## Stored data
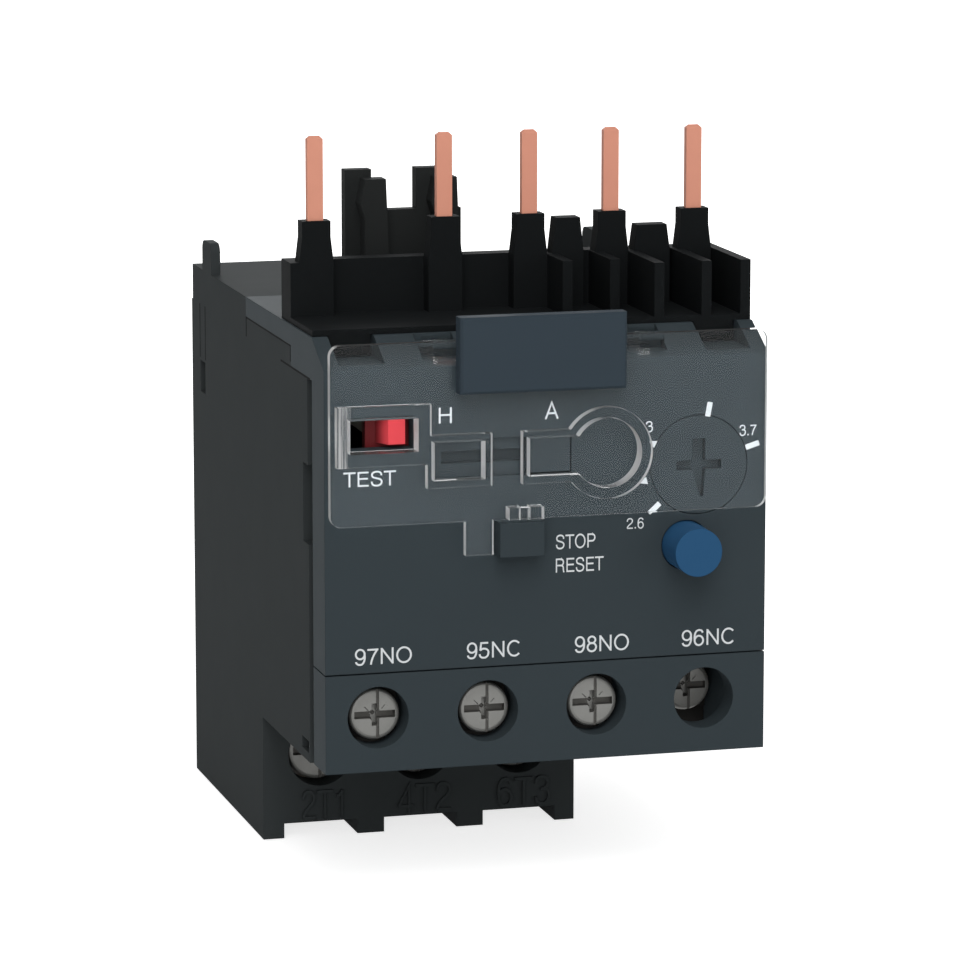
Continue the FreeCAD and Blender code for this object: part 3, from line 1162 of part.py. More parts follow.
make_rear_housing()
make_front_cover()
make_aux_strip()
make_comb()
make_hooks()
make_coil_link()
for pole in range(3):
    make_power_pin(pole)
make_aux_link()
for pole in range(3):
    number = pole + 1
    make_bimetal(pole)
    make_heater(pole)
    make_power_terminal(pole)
    make_screw("power_screw_%d" % number, "power_thread", "power_head", "power_head_height",
               "power_head_front", "power_length", (pole_x(pole), "0", "power_height"))
    make_clamp("power_clamp_%d" % number, "power_clamp_half", "power_clamp_thick",
               "power_thread", pole_x(pole), "power_height",
               "front + power_head_front + power_head_height + screw_gap",
               "power_height - power_clamp_half", "power_height + power_clamp_half")
for index in range(4):
    number = index + 1
    depth = "aux_travel" if number == 4 else "0"
    make_aux_terminal(index)
    make_screw("aux_screw_%d" % number, "aux_thread", "aux_head", "aux_head_height",
               "aux_head_front", "aux_length", (aux_x(index), depth, "aux_height"))
    make_clamp("aux_clamp_%d" % number, "aux_clamp_half", "aux_clamp_thick",
               "aux_thread", aux_x(index), "aux_height",
               "front + aux_head_front + aux_head_height + screw_gap + " + depth,
               "aux_height - aux_clamp_half", "aux_height + aux_clamp_half")
make_mechanism_frame()
make_test_tab()
make_trip_bar()
make_trip_lever()
make_carrier()
make_bridge("bridge_no", "no_bridge", "no_low", "no_left", "no_right", True)
make_bridge("bridge_nc", "nc_bridge", "nc_low", "nc_left", "nc_right", False)
make_dial()
make_compensation_strip()
make_reset_button()
make_reset_spring()
make_selector()
make_clear_cover()
make_marker_plate()
doc.recompute()


def check_growth(body):
    """A pad must add material to its body and a pocket must take some away."""
    volume = 0.0
    for feature in body.Group:
        if feature.TypeId not in ("PartDesign::Pad", "PartDesign::Pocket"):
            if hasattr(feature, "Shape") and feature.isDerivedFrom("PartDesign::Feature"):
                volume = feature.Shape.Volume
            continue
        change = feature.Shape.Volume - volume
        volume = feature.Shape.Volume
        if feature.TypeId == "PartDesign::Pad" and change <= 0:
            raise RuntimeError("pad adds nothing: %s in %s" % (feature.Name, body.Label))
        if feature.TypeId == "PartDesign::Pocket" and change >= 0:
            raise RuntimeError("pocket cuts nothing: %s in %s" % (feature.Name, body.Label))


for item in doc.Objects:
    if "Invalid" in item.State or "Error" in item.State:
        raise RuntimeError("failed feature: " + item.Name)
for body in bodies:
    if body.TypeId == "PartDesign::Body":
        check_growth(body)
    if body.Shape.isNull() or not body.Shape.isValid():
        raise RuntimeError("no sound solid: " + body.Label)
    if len(body.Shape.Solids) != 1:
        raise RuntimeError("not one solid: " + body.Label)
for body in bodies:
    body.Shape.exportStep("parts/" + body.Label + ".step")
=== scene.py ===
import bmesh
import bpy
import json
import math
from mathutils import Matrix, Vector


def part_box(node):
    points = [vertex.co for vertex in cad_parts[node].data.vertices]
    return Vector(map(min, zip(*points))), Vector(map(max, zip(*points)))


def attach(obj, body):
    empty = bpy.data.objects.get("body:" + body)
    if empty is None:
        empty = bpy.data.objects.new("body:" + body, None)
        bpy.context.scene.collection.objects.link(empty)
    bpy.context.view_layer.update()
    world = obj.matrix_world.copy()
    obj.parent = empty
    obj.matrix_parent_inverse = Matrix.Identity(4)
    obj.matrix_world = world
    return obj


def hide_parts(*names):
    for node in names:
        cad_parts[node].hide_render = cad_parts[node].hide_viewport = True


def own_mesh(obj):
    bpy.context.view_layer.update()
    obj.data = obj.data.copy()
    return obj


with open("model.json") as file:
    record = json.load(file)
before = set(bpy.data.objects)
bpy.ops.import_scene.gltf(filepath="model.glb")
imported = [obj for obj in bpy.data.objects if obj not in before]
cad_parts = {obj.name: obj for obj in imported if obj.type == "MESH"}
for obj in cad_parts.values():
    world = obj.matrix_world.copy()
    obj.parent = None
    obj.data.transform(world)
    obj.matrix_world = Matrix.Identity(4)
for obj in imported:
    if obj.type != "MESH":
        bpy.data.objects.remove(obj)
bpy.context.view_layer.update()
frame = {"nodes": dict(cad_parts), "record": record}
nodes = frame["nodes"]

MM = 0.001
# Where the relay's left wall and front face stand in the frame, in mm.
LEFT, FRONT = -22.5, -28.0
# The back of the clear cover's flat sheet, where its look gives way to that of the hinge arms.
SHEET_BACK_START, SHEET_BACK_END = (FRONT - 0.20) * MM, (FRONT - 0.15) * MM


def at(x, y, z):
    """A place counted in mm from the relay's front left corner at foot height."""
    return Vector(((x + LEFT) * MM, (y + FRONT) * MM, z * MM))


def linear(hexcode):
    """Linear colour of an sRGB colour written as six hex digits."""
    out = []
    for k in (0, 2, 4):
        c = int(hexcode[k:k + 2], 16) / 255
        out.append(c / 12.92 if c <= 0.04045 else ((c + 0.055) / 1.055) ** 2.4)
    return (*out, 1.0)


def new_piece(name, verts, faces, material=None):
    """A linked mesh object."""
    mesh = bpy.data.meshes.new(name)
    mesh.from_pydata(verts, [], faces)
    mesh.update()
    if material:
        mesh.materials.append(material)
    piece = bpy.data.objects.new(name, mesh)
    bpy.context.scene.collection.objects.link(piece)
    return piece


# Materials

def new_material(name):
    mat = bpy.data.materials.new(name)
    mat.use_nodes = True
    tree = mat.node_tree
    return mat, tree, tree.nodes["Principled BSDF"]


def noise(tree, scale, detail=4.0, rough=0.55, stretch=None):
    """Noise in the piece's own space, so that it moves with the piece."""
    coords = tree.nodes.new("ShaderNodeTexCoord")
    texture = tree.nodes.new("ShaderNodeTexNoise")
    texture.inputs["Scale"].default_value = scale
    texture.inputs["Detail"].default_value = detail
    texture.inputs["Roughness"].default_value = rough
    source = coords.outputs["Object"]
    if stretch:
        mapping = tree.nodes.new("ShaderNodeMapping")
        mapping.inputs["Scale"].default_value = stretch
        tree.links.new(source, mapping.inputs["Vector"])
        source = mapping.outputs["Vector"]
    tree.links.new(source, texture.inputs["Vector"])
    return texture.outputs["Fac"]


def ramp(tree, source, low, high, low_at=0.3, high_at=0.7):
    """Spread a texture's middle values between two colours."""
    node = tree.nodes.new("ShaderNodeValToRGB")
    for element, place, colour in zip(node.color_ramp.elements, (low_at, high_at), (low, high)):
        element.position = place
        element.color = colour
    tree.links.new(source, node.inputs["Fac"])
    return node.outputs["Color"]


def spread(tree, source, start, end, low=0.0, high=1.0, kind="LINEAR"):
    """Map a value from one range to another and hold it within the new one."""
    node = tree.nodes.new("ShaderNodeMapRange")
    node.interpolation_type = kind
    for label, value in (("From Min", start), ("From Max", end), ("To Min", low), ("To Max", high)):
        node.inputs[label].default_value = value
    tree.links.new(source, node.inputs["Value"])
    return node.outputs["Result"]


def maths(tree, operation, *values, clamp=False):
    """A maths node whose values are numbers or other nodes' outputs."""
    node = tree.nodes.new("ShaderNodeMath")
    node.operation = operation
    node.use_clamp = clamp
    for socket, value in zip(node.inputs, values):
        if isinstance(value, float):
            socket.default_value = value
        else:
            tree.links.new(value, socket)
    return node.outputs["Value"]


def mixed_shader(tree, share, first, second):
    node = tree.nodes.new("ShaderNodeMixShader")
    for socket, value in zip(node.inputs, (share, first, second)):
        tree.links.new(value, socket)
    return node.outputs["Shader"]


def plain_shader(tree, kind, level):
    node = tree.nodes.new(kind)
    node.inputs["Color"].default_value = grey(level)
    return node.outputs[0]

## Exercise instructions
Going down the listing above, begin printing at the line with "for item in" and finish with the line with "obj.matrix_world = world", exactly as they appear.

## Response to the exercise
for item in doc.Objects:
    if "Invalid" in item.State or "Error" in item.State:
        raise RuntimeError("failed feature: " + item.Name)
for body in bodies:
    if body.TypeId == "PartDesign::Body":
        check_growth(body)
    if body.Shape.isNull() or not body.Shape.isValid():
        raise RuntimeError("no sound solid: " + body.Label)
    if len(body.Shape.Solids) != 1:
        raise RuntimeError("not one solid: " + body.Label)
for body in bodies:
    body.Shape.exportStep("parts/" + body.Label + ".step")
=== scene.py ===
import bmesh
import bpy
import json
import math
from mathutils import Matrix, Vector


def part_box(node):
    points = [vertex.co for vertex in cad_parts[node].data.vertices]
    return Vector(map(min, zip(*points))), Vector(map(max, zip(*points)))


def attach(obj, body):
    empty = bpy.data.objects.get("body:" + body)
    if empty is None:
        empty = bpy.data.objects.new("body:" + body, None)
        bpy.context.scene.collection.objects.link(empty)
    bpy.context.view_layer.update()
    world = obj.matrix_world.copy()
    obj.parent = empty
    obj.matrix_parent_inverse = Matrix.Identity(4)
    obj.matrix_world = world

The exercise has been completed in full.